>>>

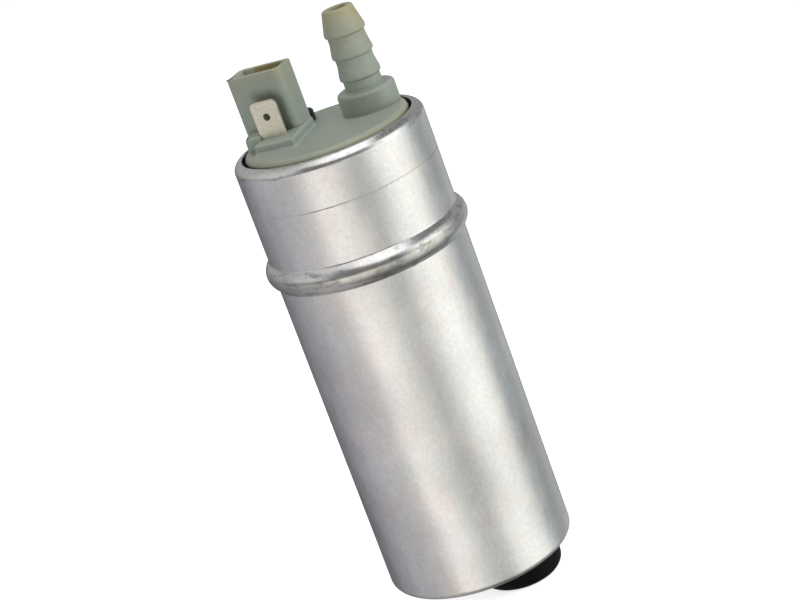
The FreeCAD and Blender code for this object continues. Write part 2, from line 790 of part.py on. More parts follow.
def check_spring():
    """Light spring between the poppet and the chamber's roof."""
    return coil_spring(
        CHECK_SPRING_D, CHECK_SPRING_WIRE, CHECK_SPRING_TURNS,
        check_disc_top, cover_top + CHECK_CHAMBER_TOP, outlet_x, outlet_y,
    )


# Relief valve

relief_seat_top = plate_under - RELIEF_TUBE_DROP + RELIEF_SEAT_LENGTH
relief_ball_z = relief_seat_top + math.sqrt((RELIEF_BALL_D / 2) ** 2 - (RELIEF_SEAT_BORE_D / 2) ** 2) + RUN_GAP
cap_plug_bottom = cover_top - CAP_PLUG_DEPTH


def relief_seat():
    """Seat bush at the foot of the relief valve's tube."""
    outer = RELIEF_BORE_D / 2 - SEAT_GAP
    bottom = plate_under - RELIEF_TUBE_DROP
    return ring(outer, RELIEF_SEAT_BORE_D / 2, bottom, relief_seat_top, relief_x, relief_y)


def relief_ball():
    """Steel ball on the relief valve's seat."""
    return Part.makeSphere(RELIEF_BALL_D / 2, V(relief_x, relief_y, relief_ball_z))


def relief_spring():
    """Spring between the ball and the cap."""
    mean_r = (RELIEF_SPRING_D - RELIEF_SPRING_WIRE) / 2
    contact = (RELIEF_BALL_D + RELIEF_SPRING_WIRE) / 2
    on_ball = relief_ball_z + math.sqrt(contact ** 2 - mean_r ** 2) - RELIEF_SPRING_WIRE / 2
    return coil_spring(
        RELIEF_SPRING_D, RELIEF_SPRING_WIRE, RELIEF_SPRING_TURNS, on_ball, cap_plug_bottom, relief_x, relief_y
    )


def relief_cap():
    """Black cap over the relief valve, with a vent hole and a plug that holds the spring down."""
    top = cover_top + LAND_RISE + CAP_HEIGHT
    cap_r = CAP_D / 2
    hole_r = CAP_HOLE_D / 2
    plug_r = RELIEF_BORE_D / 2 - SEAT_GAP
    foot = cover_top + LAND_RISE
    edge = V(cap_r - CAP_EDGE_R, 0, top - CAP_EDGE_R)
    start = V(hole_r, 0, cap_plug_bottom)
    steps = [
        V(plug_r, 0, cap_plug_bottom),
        V(plug_r, 0, foot),
        V(cap_r, 0, foot),
        V(cap_r, 0, edge.z),
        (arc_point(edge, CAP_EDGE_R, 45), V(edge.x, 0, top)),
        V(hole_r, 0, top),
    ]
    return turned(start, steps, relief_x, relief_y)


# Brushes, leads and chokes

def brush(side):
    """Carbon brush that bears on the commutator's face."""
    middle = side * BRUSH_RADIUS
    half_w = BRUSH_WIDTH / 2
    half_d = BRUSH_DEPTH / 2
    return block(-half_w, half_w, middle - half_d, middle + half_d, comm_face + SIDE_GAP, brush_top)


def brush_spring(side):
    """Spring that pushes a brush down."""
    return coil_spring(
        BRUSH_SPRING_D, BRUSH_SPRING_WIRE, BRUSH_SPRING_TURNS, brush_top, plate_under, 0, side * BRUSH_RADIUS
    )


def choke_place(name):
    """Centre of a choke: a is in front of the blade terminal, b in front of the socket terminal."""
    if name == "a":
        return blade_x, blade_y - CHOKE_A_AHEAD
    return pin_x - BLADE_THICK, pin_y - CHOKE_B_AHEAD


def choke_core(name):
    """Ferrite rod that hangs from its pocket in the plate."""
    x, y = choke_place(name)
    return cylinder(CHOKE_CORE_D / 2, choke_bottom - CHOKE_WIRE, plate_under + CHOKE_POCKET - SEAT_GAP, x, y)


def choke_coil(name):
    """Copper wire round the rod, with one tail to the terminal and one towards the brush."""
    x, y = choke_place(name)
    start_deg = 90 if name == "a" else 180
    turns = CHOKE_TURNS + (0.75 if name == "a" else 0.5)
    base = V(x, y, choke_bottom)
    points = helix_points(choke_radius, CHOKE_PITCH, turns, base, start_deg)
    first, leaving = points[0]
    last, arriving = points[-1]
    backward = V(-leaving.x, -leaving.y, -leaving.z).normalize()
    onward = V(arriving).normalize()
    face_y = (blade_y - BLADE_THICK / 2) if name == "a" else (pin_y - PIN_THICK / 2)
    run = (face_y - RUN_GAP - last.y) / onward.y
    edges = [Part.LineSegment(first + backward * CHOKE_TAIL, first).toShape()]
    edges += helix_edges(choke_radius, CHOKE_PITCH, turns, base, start_deg)
    edges.append(Part.LineSegment(last, last + onward * run).toShape())
    return swept(edges, CHOKE_WIRE), first + backward * CHOKE_TAIL, backward


def brush_lead(name):
    """Flexible lead from a brush's side to its choke."""
    side = -1 if name == "a" else 1
    tail_end, tail_way = choke_coil(name)[1:]
    meet = tail_end + tail_way * RUN_GAP
    start = V(-BRUSH_WIDTH / 2 - RUN_GAP, side * BRUSH_RADIUS, lead_level)
    if name == "a":
        knee = meet + tail_way * (1.5 * LEAD_D)
        points = [start, start + V(-2 * LEAD_D, 0, 0), knee, meet]
        return bent_wire(points, LEAD_D, LEAD_D)
    outside = V(meet.x, start.y, meet.z)
    points = [start, start + V(-2 * LEAD_D, 0, 0), outside + V(4 * LEAD_D, 0, 0), outside, meet]
    return bent_wire(points, 2 * LEAD_D, LEAD_D)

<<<

Stated problem: Look at the material above and copy, word for word, its lines from the first through the one containing "cap_plug_bottom = cover_top - CAP_PLUG_DEPTH".

Solution:
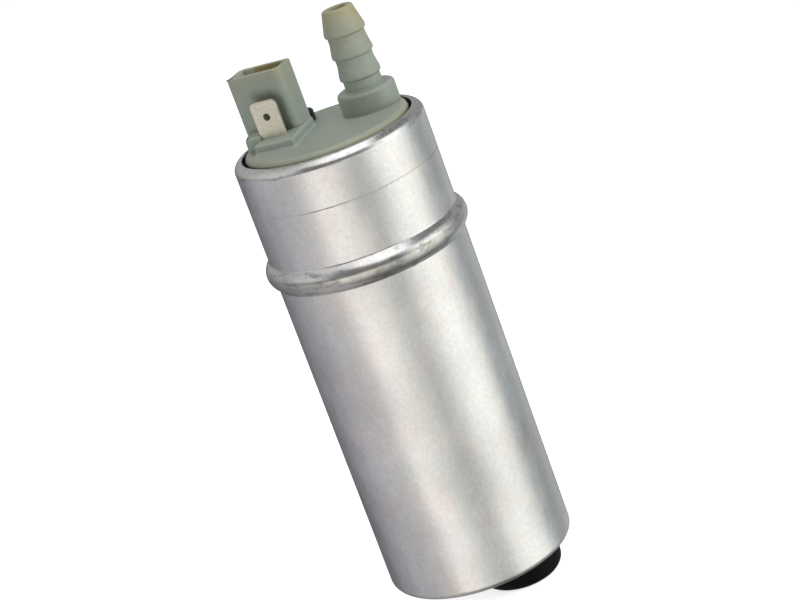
The FreeCAD and Blender code for this object continues. Write part 2, from line 790 of part.py on. More parts follow.
def check_spring():
    """Light spring between the poppet and the chamber's roof."""
    return coil_spring(
        CHECK_SPRING_D, CHECK_SPRING_WIRE, CHECK_SPRING_TURNS,
        check_disc_top, cover_top + CHECK_CHAMBER_TOP, outlet_x, outlet_y,
    )


# Relief valve

relief_seat_top = plate_under - RELIEF_TUBE_DROP + RELIEF_SEAT_LENGTH
relief_ball_z = relief_seat_top + math.sqrt((RELIEF_BALL_D / 2) ** 2 - (RELIEF_SEAT_BORE_D / 2) ** 2) + RUN_GAP
cap_plug_bottom = cover_top - CAP_PLUG_DEPTH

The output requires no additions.